The Jimi Hendrix Experience – Are You Experienced Reprise RS 6261 (1967)
The Jim Hendrix Experience’s debut album is a great one. Released in significantly different forms in the UK and US — get one of the expanded versions from the CD era that include all the UK and US tracks, plus the complete early singles (with both A- and B-sides), resulting in more than what either the US or UK original stand-alone versions offered. There is a strong influence from electric blues traditions, but what makes this album special is how it goes well beyond tradition. In fact, the confident psychedelic edge throughout the album makes clear that Hendrix and his band are committed to the counterculture. This album could really only have been made at the specific time that it was made. It conveys a sense of inevitability, like the counterculture was poised to win and let all the freaks (and everybody else) be themselves, unhindered. Hindsight shows that over the next fifty years the other side claimed almost all the victories, and from that perspective the hippie vision of the Jimi Hendrix Experience seems almost like a quaint relic. But there is nothing frivolous about how the band plays these songs, which have that blues feeling but often a kind of macho swagger, curiously put to use in service of less macho notions, all done in a way that is quite earnest in is own way. This represents the attitude that will almost be necessary if the tables are to turn and the countercultural vision rekindled.
“The Wind Cries Mary” has a dreamy romanticism not unlike Bob Dylan‘s “Mr.
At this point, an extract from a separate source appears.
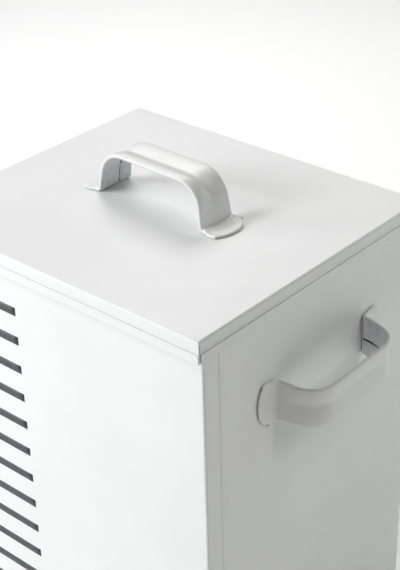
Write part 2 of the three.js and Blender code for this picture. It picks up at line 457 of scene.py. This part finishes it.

Tambourine Man.” “Purple Haze” is the overtly druggy freakout. “Fire” and “Fox[e]y Lady” are kind of libidinal rockers, and some of the better known album tracks (released together as a single later on). Along with “Hey Joe,” these are some of the most recognizable rock songs of the period. They have been played on the radio consistently even decades later. Yet there is more to the album than just a few highlights.
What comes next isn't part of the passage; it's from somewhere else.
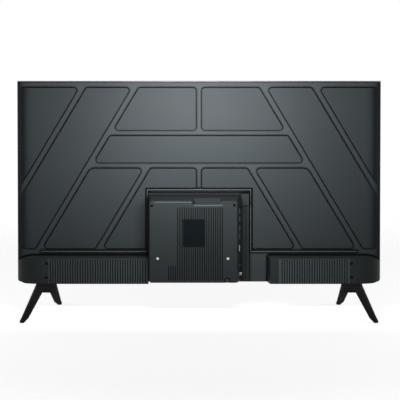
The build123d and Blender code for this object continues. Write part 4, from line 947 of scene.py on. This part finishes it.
@dataclass
class Ports(Assembly):
    """The sockets along the side of the tower and the mains inlet, with sizes in metres."""

    PARTS = (
        "usb_socket_1", "usb_socket_2", "hdmi_socket_1", "hdmi_socket_2", "lan_socket",
        "optical_socket", "av_socket", "antenna_socket", "mains_inlet",
    )

    usb: Tongue = Tongue(
        width=10.8 * MM, gauge=1.4 * MM, count=4, pitch=2.5 * MM,
        pad=(6.0 * MM, 0.08 * MM, 1.1 * MM), sides=(1,),
    )
    hdmi: Tongue = Tongue(
        width=11.0 * MM, gauge=1.2 * MM, count=10, pitch=1.0 * MM,
        pad=(4.0 * MM, 0.08 * MM, 0.45 * MM), sides=(-1, 1),
    )
    skin: float = 0.05 * MM
    mouth: float = 0.3 * MM
    back: float = 0.5 * MM
    pad_share: float = 0.6
    lan_pitch: float = 1.02 * MM
    lan_count: int = 8
    lan_blade: Triple = (8.0 * MM, 0.3 * MM, 0.4 * MM)
    lan_share: float = 0.75
    lan_wall: float = 2.0 * MM
    pin_radius: float = 1.2 * MM
    pin_pitch: float = 8.6 * MM
    pin_start: float = 2.0 * MM
    pin_length: float = 7.9 * MM
    pin_tip: float = 0.7
    pin_taper: float = 0.3
    pin_sides: int = 20

    def tongue(self, socket: str, size: Tongue) -> bpy.types.Object:
        """Cover the contact tongue of a socket with black plastic.

        Args:
            socket: the CAD node.
            size: its tongue.

        Returns:
            The cover.
        """
        low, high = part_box(socket)
        centre = middle(socket)
        deep, wide = size.gauge / 2 + self.skin, size.width / 2 + self.skin
        start = Vector((low.x + self.mouth - self.skin, centre.y - deep, centre.z - wide))
        end = Vector((high.x - self.back, centre.y + deep, centre.z + wide))
        cover = box_piece(f"{socket}_tongue", start, end, self.bench.paints["part_black"])
        return self.bench.keep(cover, SET_BODY, "part_black")

    def pads(self, socket: str, size: Tongue, side: int) -> bpy.types.Object:
        """Lay a row of gold contacts on one side of a tongue.

        Args:
            socket: the CAD node.
            size: its tongue.
            side: 1 for the rear side of the tongue, -1 for its front side.

        Returns:
            The row.
        """
        centre = middle(socket)
        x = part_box(socket)[0].x + self.mouth + size.pad[0] * self.pad_share
        y = centre.y + side * (size.gauge / 2 + self.skin)
        return self.bench.blocks(
            f"{socket}_contacts_{SIDE_NAMES[side]}", "nickel_barrel", "gold_contact", Count_X=1,
            Count_Z=size.count, Span_X=0.0, Span_Z=(size.count - 1) * size.pitch,
            Centre=(x, y, centre.z), Size=size.pad, Seed=5,
        )

    def lan_blades(self) -> bpy.types.Object:
        """Lay the sprung contacts of the network socket.

        Returns:
            The row.
        """
        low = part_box("lan_socket")[0]
        x = low.x + self.lan_blade[0] * self.lan_share
        y = low.y + self.lan_wall + self.lan_blade[1] * 2
        return self.bench.blocks(
            "lan_socket_contacts", "nickel_barrel", "gold_contact", Count_X=1,
            Count_Z=self.lan_count, Span_X=0.0, Span_Z=(self.lan_count - 1) * self.lan_pitch,
            Centre=(x, y, middle("lan_socket").z), Size=self.lan_blade, Seed=8,
        )

    def mains_pin(self, side: int) -> bpy.types.Object:
        """Sleeve a pin of the mains inlet in metal.

        Args:
            side: 1 for the rear pin, -1 for the front one.

        Returns:
            The sleeve.
        """
        centre = middle("mains_inlet")
        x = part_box("mains_inlet")[0].x + self.pin_start - self.skin
        start = Vector((x, centre.y + side * self.pin_pitch / 2, centre.z))
        radius = self.pin_radius + self.skin
        tip = [(0.0, radius * self.pin_tip), (radius * self.pin_taper, radius)]
        sleeve = ring_piece(
            f"mains_inlet_pin_{SIDE_NAMES[side]}", start, Vector((1.0, 0.0, 0.0)),
            [*tip, (self.pin_length, radius)], self.bench.paints["zinc_steel"],
            sides=self.pin_sides,
        )
        return self.bench.keep(sleeve, SET_BODY, "zinc_steel")

    def build(self) -> list[bpy.types.Object]:
        """Add the tongues, contacts and pins.

        Returns:
            The new pieces.
        """
        made = [self.lan_blades(), *(self.mains_pin(side) for side in SIDE_NAMES)]
        for number in (1, 2):
            sockets = ((f"usb_socket_{number}", self.usb), (f"hdmi_socket_{number}", self.hdmi))
            made += [self.tongue(*socket) for socket in sockets]
            made += [self.pads(*socket, side) for socket in sockets for side in socket[1].sides]
        return made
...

“3rd Stone From the Sun” is a kind of swirling sonic odyssey, which tends to rob the social status quo of its power by invoking cosmic imagery that places human struggles on just one “stone” in an increasingly accessible solar system (this was the “space age” after all, and this song probably qualifies as afro-futurism). The blues stuff like “Red House” (only on the UK version), plus “Manic Depression” and “I Don’t Live Today” convey a sense of struggle, and a lack of naivety, without succumbing to hopelessness or discouragement. The perspective is of acceptance of struggle and hardship as part of achieving something beyond present circumstance.
It is the often thunderous — and sometimes sweetly tender or mystical — guitar riffs that separate this from a lot of psychedelic rock of the day. This doesn’t sound like trifling stuff. It is big, sweeping, decisive, dramatic. It is also worth mentioning that it isn’t just Hendrix that makes this album great. Noel Redding and Mitch Mitchell make substantial contributions, be it Mitchell’s penchant for loose, supple, jazzy drumming that adds dynamism or Redding’s steady bass lines that complement without ever detracting from Hendrix’s leads.
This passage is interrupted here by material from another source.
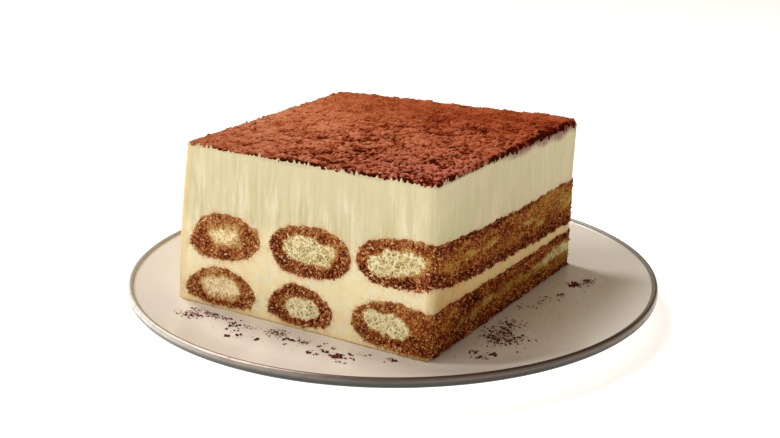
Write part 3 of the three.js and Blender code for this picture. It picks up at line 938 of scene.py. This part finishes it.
# Clusters of cocoa specks on the plate: middle, spread along x and y, how many, the smallest and largest
# speck, and the cluster's turn in degrees if it has one.
SPECK_CLUSTERS = [
    (-38.5, -62.5, 2.4, 1.6, 70, 0.18, 0.7), (-38, -59.8, 2.2, 1.6, 80, 0.18, 0.8),
    (-39.2, -56.4, 1.8, 1.4, 70, 0.18, 0.6), (-34.6, -59.6, 2.6, 1.6, 90, 0.18, 0.8),
    (-33.6, -56.3, 2.2, 1, 70, 0.2, 0.75), (-30.4, -56.8, 2.6, 1.2, 60, 0.2, 0.7),
    (-26, -57, 2.6, 0.9, 34, 0.2, 0.85), (-25.4, -64.7, 0.3, 0.3, 3, 0.3, 0.6),
    (-21.3, -61, 0.6, 1.2, 8, 0.35, 0.95), (-20, -59, 2.4, 1, 34, 0.2, 0.85),
    (-16.6, -59, 1, 0.7, 14, 0.3, 0.95), (-19.2, -64.2, 1.8, 0.8, 9, 0.25, 0.8),
    (-17.4, -67.8, 0.7, 0.5, 9, 0.8, 1.3), (-17, -67.4, 1.6, 1, 8, 0.2, 0.45),
    (-15, -65.3, 0.5, 0.8, 6, 0.6, 1.15), (-14, -65.4, 1.4, 1, 8, 0.2, 0.45),
    (-8.2, -64.7, 0.5, 0.6, 6, 0.6, 1.15), (-7.6, -64.6, 1.5, 0.8, 8, 0.16, 0.4),
    (-14.4, -57.6, 2, 0.9, 24, 0.14, 0.5), (-8.4, -57.8, 2, 1.4, 70, 0.18, 0.65),
    (-4.9, -57.5, 2, 1.6, 80, 0.18, 0.7), (-6.5, -55, 2.2, 0.8, 16, 0.16, 0.6),
    (0.8, -59.4, 1.1, 0.5, 10, 0.8, 1.3), (0.8, -63.2, 0.4, 0.3, 3, 0.4, 0.7),
    (4.6, -58.4, 2.4, 1.4, 80, 0.18, 0.75), (10.2, -64.2, 0.9, 0.4, 8, 0.7, 1.1),
    (10.5, -58.9, 0.3, 0.5, 4, 0.6, 0.9), (11.4, -56.4, 0.4, 0.4, 3, 0.5, 0.8),
    (11.6, -61.4, 1.6, 1.2, 12, 0.2, 0.55), (12.9, -64, 0.5, 0.4, 5, 0.6, 0.9),
    (14.4, -60.8, 0.9, 0.5, 8, 0.7, 1.15), (15.1, -57.8, 0.8, 0.4, 6, 0.5, 0.9),
    (18.7, -62.3, 1.2, 0.6, 18, 0.9, 1.5), (19.5, -60.8, 0.9, 0.5, 10, 0.6, 1.1),
    (19.8, -62, 2.6, 1.8, 26, 0.2, 0.6), (22.2, -64.7, 0.8, 0.5, 7, 0.5, 0.9),
    (21.8, -59.2, 0.6, 0.6, 7, 0.6, 1), (24.3, -61, 0.7, 0.5, 7, 0.5, 0.95),
    (24.6, -57, 1.3, 1, 14, 0.25, 0.75), (26.8, -55.9, 0.3, 0.3, 2, 0.6, 0.8),
    (32.6, -56.1, 0.3, 0.8, 4, 0.3, 0.6), (35.1, -55.4, 1, 0.5, 14, 0.6, 1.1, 12),
    (0, -60.5, 34, 4, 200, 0.1, 0.32, 2), (53.6, -24, 3, 3.8, 170, 0.3, 1.1, 30),
    (50.4, -18.8, 2.4, 2.6, 70, 0.25, 0.9), (51.8, -12.6, 2.8, 3.2, 110, 0.25, 0.9, 30),
    (58.6, -21.6, 2, 3, 34, 0.35, 1), (49.7, -25.8, 1.4, 0.8, 12, 0.35, 0.9),
    (57, -25, 4.6, 5, 90, 0.25, 0.9), (51.2, -38, 1.2, 1, 12, 0.6, 1.2),
    (57.2, -36.2, 0.9, 0.7, 12, 0.7, 1.2), (55.3, -40.7, 1.6, 0.7, 16, 0.5, 1, 30),
    (54, -38.4, 3.4, 1.8, 40, 0.2, 0.6, 30), (48.3, 1.6, 1.4, 2, 18, 0.3, 0.8),
    (51.7, 2.9, 1.2, 1.2, 10, 0.3, 0.8), (52, 9.6, 1.6, 2.2, 30, 0.25, 0.8),
    (51.4, 13.4, 1.2, 1.4, 16, 0.25, 0.75), (54.6, 17.2, 1.4, 2, 22, 0.3, 0.9),
    (50.7, 27.9, 1.4, 2.2, 12, 0.3, 0.8), (55, 29.8, 1.4, 1.8, 46, 0.5, 1.3),
    (57.6, 35, 1.6, 1.8, 34, 0.4, 1.1), (56.6, 31.6, 3.4, 3.6, 50, 0.2, 0.6),
    (57.4, -5, 7, 16, 220, 0.1, 0.36, -10), (60, 20, 8, 16, 120, 0.1, 0.32),
]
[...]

I guess you could say I’m Hendrix-normative when it comes to rock guitar. I listened to Hendrix albums extensively as a teenager, and came to accept him as a standard bearer for what it meant to be an excellent rock guitarist. Looking back, it seems reasonable to take that approach. There are other ways of playing guitar, inside or outside the rock idiom, but anyone who can play as well as Hendrix (not the same way, but as well) is indeed a talented player. There is no shortage of opinions claiming Hendrix as literally the best electric guitar player. But there is no reason to object to that!